CRJ-1000 lease termination not about bribery, rather a cash crunch at Garuda Indonesia

At a briefing last week, current Garuda Indonesia CEO, Irfan Setiaputra, cut to the chase. The CRJ-1000s were costing US$30 million annually to operate and losing the airline money.  With just 96 seats and limited baggage capacity, the aircraft type never slotted well into Indonesia’s normally busy domestic aviation market. That mismatch begs the question: why did Garuda Indonesia make the CRJ-1000 deal in the first place?

Negotiations with NAC have reportedly been ongoing, but no satisfactory outcome could be achieved. Garuda’s owner, the Government of Indonesia, decided to hand the 12 planes back to NAC. Depending on what reports you read, the termination decision came arbitrarily or after extensive negotiations.

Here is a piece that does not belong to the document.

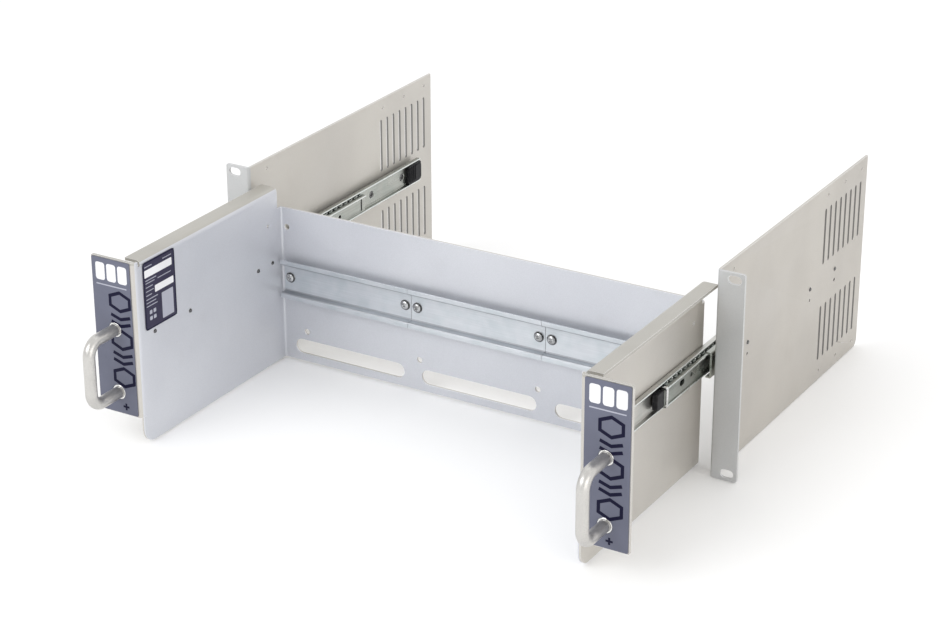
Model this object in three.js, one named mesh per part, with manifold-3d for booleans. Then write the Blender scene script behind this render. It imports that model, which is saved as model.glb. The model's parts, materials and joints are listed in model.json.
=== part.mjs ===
// A 4U drawer chassis for a 19 inch rack: two rack sides, two telescopic slides and a
// folded drawer that carries a three-part DIN rail on its rear wall.
//
// Millimetres. X runs across the rack, Y runs into the rack and Z is up. The pieces are
// drawn with Y = 0 on the front face of the rack ears; place() then moves them all so
// that the object stands on the origin with its middle over it.
// The drawer is drawn pulled out to its stop; pushed in, it stands 180 mm further back.

import * as THREE from "three";
import { mergeVertices } from "three/addons/utils/BufferGeometryUtils.js";
import Module from "manifold-3d";

const wasm = await Module();
wasm.setup();

// ---- driving dimensions -------------------------------------------------------------

const GAP = 0.3; // clearance left between pieces that touch in real life

// Rack sides
const RACK_WIDTH = 482.6;
const SIDE_HEIGHT = 177;
const SIDE_DEPTH = 292;
const SIDE_THICKNESS = 2;
const SIDE_INNER_X = 217.8;
const SIDE_BEND_RADIUS = 2.5;
const SIDE_REAR_CORNER = 7;
const EAR_CORNER = 2;
const RACK_HOLE_X = 232.55;
const RACK_HOLE_INSET = 5.95;
const RACK_SLOT_LENGTH = 11.5;
const RACK_SLOT_HEIGHT = 7;

// Vent slots and small holes in the rack sides
const VENT_COUNT = 8;
const VENT_FIRST_Y = 205.5;
const VENT_PITCH = 10.5;
const VENT_WIDTH = 3.6;
const VENT_LENGTH = 50;
const VENT_INSET = 19.5; // from the top edge down and from the bottom edge up
const EDGE_HOLE_YS = [26, 209, 245, 280];
const EDGE_HOLE_INSET = 8.5;
const EDGE_HOLE_DIAMETER = 3.2;
const SPARE_HOLE_DROP = 10; // spare row below the slide screws
const SPARE_HOLE_DIAMETER = 3.2;

// Drawer sheet
const SHEET = 2.5;
const BEND_INNER = 2;
const BEND_OUTER = BEND_INNER + SHEET;
const WING_INNER_X = 198.3;
const WING_OUTER_X = WING_INNER_X + SHEET;
const FRONT_Y = -183.4;
const FRONT_BACK_Y = FRONT_Y + SHEET;
const WALL_Y = 16.6; // front face of the rear wall
const DRAWER_BOTTOM = 1;
const DRAWER_TOP = 159.5;
const WALL_TOP = 140.5;
const FRONT_BOTTOM = 24.5;
const TOP_FLANGE_X = 213.5;
const TOP_FLANGE_FRONT_Y = -175.6;
const TOP_FLANGE_REAR_Y = 11.5;
const WING_FRONT_Y = -182;
const WING_CORNER = 12;
const FRONT_CORNER = 1;

// Cable slots and small holes in the rear wall
const CABLE_SLOT_CENTRES = [-131.6, -3.6, 124.4];
const CABLE_SLOT_LENGTH = 111;
const CABLE_SLOT_HEIGHT = 13.5;
const CABLE_SLOT_Z = 14.5;
const WALL_HOLE_XS = [-175, -61, 53, 167];
const WALL_HOLE_Z = 29;
const WALL_HOLE_DIAMETER = 5.6;
const WALL_TOP_HOLE_X = 192.8;
const WALL_TOP_HOLE_Z = 123;
const WING_HOLE_Y = -2.7;
const WING_HOLE_Z = 129;
const WING_HOLE_DIAMETER = 3.4;

// DIN rail, three equal lengths side by side
const RAIL_PITCH = 128;
const RAIL_START_X = -195.5;
const RAIL_COUNT = 3;
const RAIL_HEIGHT = 35;
const RAIL_DEPTH = 7.5;
const RAIL_SHEET = 1;
const RAIL_WEB_HALF = 13.5;
const RAIL_Z = 77.5;
const RAIL_SCREW_INSET = 6;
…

NAC, for its part, remains unimpressed. To begin with, the global leasing business is now tainted by a bribery and money laundering scandal. Secondly, they don’t expect a scandal external to their business to be grounds for walking away from a contractual obligation.  The aircraft lessor expects Garuda Indonesia to stick by its obligations and terms of the lease agreement. NAC’s response to Minister Thohir’s announcement last week was this;

“NAC has continued these discussions, but there has been no agreement to date, and no termination notice has been received. The lease agreements thus remain in full force and effect, and NAC expects Garuda to continue to honor its contractual commitments.

“While NAC is sympathetic to the commercial difficulties of Garuda, it is confident of its position and absolutely determined to protect its commercial interest.”